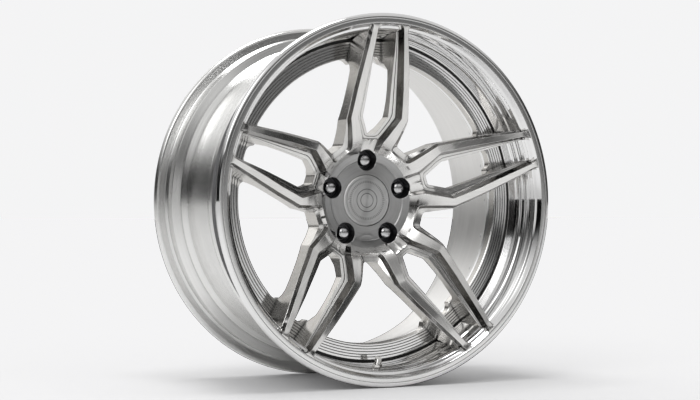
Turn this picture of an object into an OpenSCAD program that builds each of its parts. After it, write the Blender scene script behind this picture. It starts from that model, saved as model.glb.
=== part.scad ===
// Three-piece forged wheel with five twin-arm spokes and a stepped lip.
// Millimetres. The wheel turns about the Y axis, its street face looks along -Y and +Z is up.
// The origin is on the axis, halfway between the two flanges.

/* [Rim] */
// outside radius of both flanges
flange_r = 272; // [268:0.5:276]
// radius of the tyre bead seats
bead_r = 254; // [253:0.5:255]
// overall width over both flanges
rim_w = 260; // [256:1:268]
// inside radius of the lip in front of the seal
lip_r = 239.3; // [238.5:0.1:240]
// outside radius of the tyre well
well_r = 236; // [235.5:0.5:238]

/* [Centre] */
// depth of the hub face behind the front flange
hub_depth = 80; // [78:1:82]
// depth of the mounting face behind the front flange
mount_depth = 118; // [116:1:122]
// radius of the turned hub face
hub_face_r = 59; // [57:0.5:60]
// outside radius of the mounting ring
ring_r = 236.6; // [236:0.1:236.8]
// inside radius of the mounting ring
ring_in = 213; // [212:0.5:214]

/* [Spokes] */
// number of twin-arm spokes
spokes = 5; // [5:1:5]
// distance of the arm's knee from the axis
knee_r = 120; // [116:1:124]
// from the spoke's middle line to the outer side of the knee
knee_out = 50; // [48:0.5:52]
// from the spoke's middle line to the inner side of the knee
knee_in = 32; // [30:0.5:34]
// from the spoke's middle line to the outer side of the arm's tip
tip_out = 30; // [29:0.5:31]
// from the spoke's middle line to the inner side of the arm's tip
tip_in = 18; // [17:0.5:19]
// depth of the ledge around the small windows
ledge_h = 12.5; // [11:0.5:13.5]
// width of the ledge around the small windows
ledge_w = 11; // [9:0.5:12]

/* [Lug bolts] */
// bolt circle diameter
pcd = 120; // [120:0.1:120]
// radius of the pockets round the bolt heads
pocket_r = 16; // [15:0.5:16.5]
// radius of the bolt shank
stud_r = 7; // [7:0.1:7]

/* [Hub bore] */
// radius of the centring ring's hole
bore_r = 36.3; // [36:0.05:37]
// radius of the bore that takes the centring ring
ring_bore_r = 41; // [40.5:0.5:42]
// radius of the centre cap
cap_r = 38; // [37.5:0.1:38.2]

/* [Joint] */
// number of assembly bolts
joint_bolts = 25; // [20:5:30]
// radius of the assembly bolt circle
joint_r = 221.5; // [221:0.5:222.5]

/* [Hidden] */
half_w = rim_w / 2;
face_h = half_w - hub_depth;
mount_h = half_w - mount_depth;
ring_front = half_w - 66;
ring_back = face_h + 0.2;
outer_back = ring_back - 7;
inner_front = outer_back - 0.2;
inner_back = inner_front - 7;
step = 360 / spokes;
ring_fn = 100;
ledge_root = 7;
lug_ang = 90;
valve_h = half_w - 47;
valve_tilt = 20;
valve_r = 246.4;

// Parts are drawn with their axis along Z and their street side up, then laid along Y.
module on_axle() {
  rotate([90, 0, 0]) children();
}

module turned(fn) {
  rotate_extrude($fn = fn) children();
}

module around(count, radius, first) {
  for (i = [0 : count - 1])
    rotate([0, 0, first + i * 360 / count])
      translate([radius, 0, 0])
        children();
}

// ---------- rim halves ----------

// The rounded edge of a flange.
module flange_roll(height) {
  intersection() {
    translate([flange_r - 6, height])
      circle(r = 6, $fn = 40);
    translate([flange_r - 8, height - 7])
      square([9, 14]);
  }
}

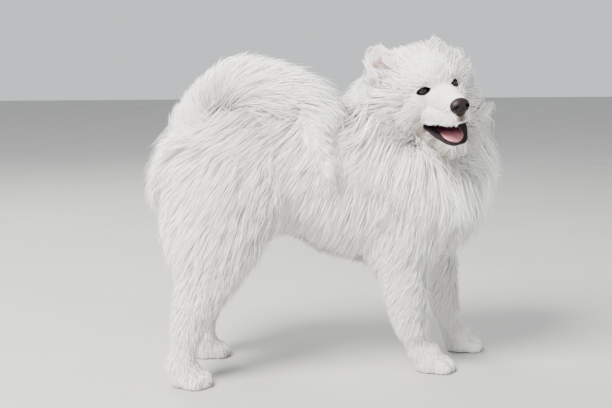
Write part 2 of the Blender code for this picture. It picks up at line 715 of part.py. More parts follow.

++++++

Your objective →
Please output the entries above, every line exactly as it reads.

Finished task →
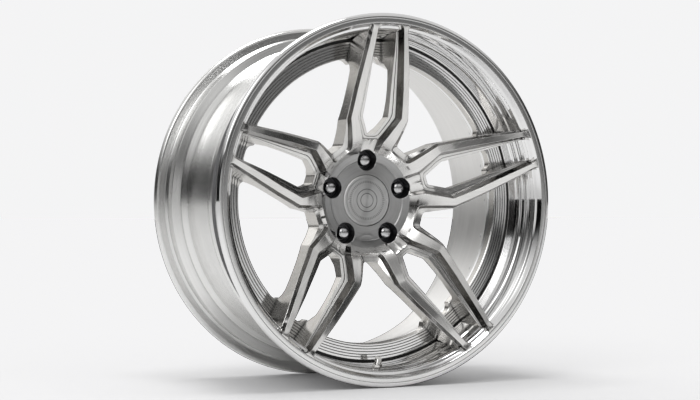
Turn this picture of an object into an OpenSCAD program that builds each of its parts. After it, write the Blender scene script behind this picture. It starts from that model, saved as model.glb.
=== part.scad ===
// Three-piece forged wheel with five twin-arm spokes and a stepped lip.
// Millimetres. The wheel turns about the Y axis, its street face looks along -Y and +Z is up.
// The origin is on the axis, halfway between the two flanges.

/* [Rim] */
// outside radius of both flanges
flange_r = 272; // [268:0.5:276]
// radius of the tyre bead seats
bead_r = 254; // [253:0.5:255]
// overall width over both flanges
rim_w = 260; // [256:1:268]
// inside radius of the lip in front of the seal
lip_r = 239.3; // [238.5:0.1:240]
// outside radius of the tyre well
well_r = 236; // [235.5:0.5:238]

/* [Centre] */
// depth of the hub face behind the front flange
hub_depth = 80; // [78:1:82]
// depth of the mounting face behind the front flange
mount_depth = 118; // [116:1:122]
// radius of the turned hub face
hub_face_r = 59; // [57:0.5:60]
// outside radius of the mounting ring
ring_r = 236.6; // [236:0.1:236.8]
// inside radius of the mounting ring
ring_in = 213; // [212:0.5:214]

/* [Spokes] */
// number of twin-arm spokes
spokes = 5; // [5:1:5]
// distance of the arm's knee from the axis
knee_r = 120; // [116:1:124]
// from the spoke's middle line to the outer side of the knee
knee_out = 50; // [48:0.5:52]
// from the spoke's middle line to the inner side of the knee
knee_in = 32; // [30:0.5:34]
// from the spoke's middle line to the outer side of the arm's tip
tip_out = 30; // [29:0.5:31]
// from the spoke's middle line to the inner side of the arm's tip
tip_in = 18; // [17:0.5:19]
// depth of the ledge around the small windows
ledge_h = 12.5; // [11:0.5:13.5]
// width of the ledge around the small windows
ledge_w = 11; // [9:0.5:12]

/* [Lug bolts] */
// bolt circle diameter
pcd = 120; // [120:0.1:120]
// radius of the pockets round the bolt heads
pocket_r = 16; // [15:0.5:16.5]
// radius of the bolt shank
stud_r = 7; // [7:0.1:7]

/* [Hub bore] */
// radius of the centring ring's hole
bore_r = 36.3; // [36:0.05:37]
// radius of the bore that takes the centring ring
ring_bore_r = 41; // [40.5:0.5:42]
// radius of the centre cap
cap_r = 38; // [37.5:0.1:38.2]

/* [Joint] */
// number of assembly bolts
joint_bolts = 25; // [20:5:30]
// radius of the assembly bolt circle
joint_r = 221.5; // [221:0.5:222.5]

/* [Hidden] */
half_w = rim_w / 2;
face_h = half_w - hub_depth;
mount_h = half_w - mount_depth;
ring_front = half_w - 66;
ring_back = face_h + 0.2;
outer_back = ring_back - 7;
inner_front = outer_back - 0.2;
inner_back = inner_front - 7;
step = 360 / spokes;
ring_fn = 100;
ledge_root = 7;
lug_ang = 90;
valve_h = half_w - 47;
valve_tilt = 20;
valve_r = 246.4;

// Parts are drawn with their axis along Z and their street side up, then laid along Y.
module on_axle() {
  rotate([90, 0, 0]) children();
}

module turned(fn) {
  rotate_extrude($fn = fn) children();
}

module around(count, radius, first) {
  for (i = [0 : count - 1])
    rotate([0, 0, first + i * 360 / count])
      translate([radius, 0, 0])
        children();
}

// ---------- rim halves ----------

// The rounded edge of a flange.
module flange_roll(height) {
  intersection() {
    translate([flange_r - 6, height])
      circle(r = 6, $fn = 40);
    translate([flange_r - 8, height - 7])
      square([9, 14]);
  }
}

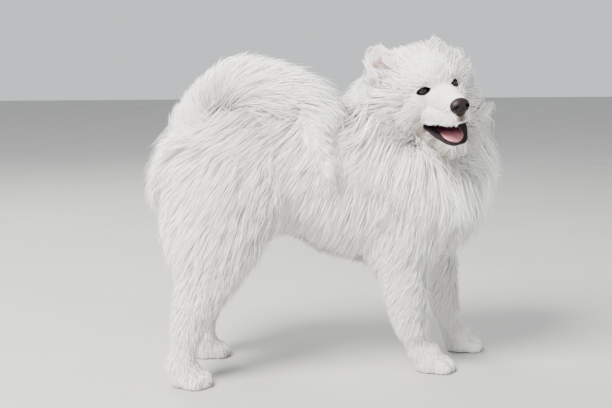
Write part 2 of the Blender code for this picture. It picks up at line 715 of part.py. More parts follow.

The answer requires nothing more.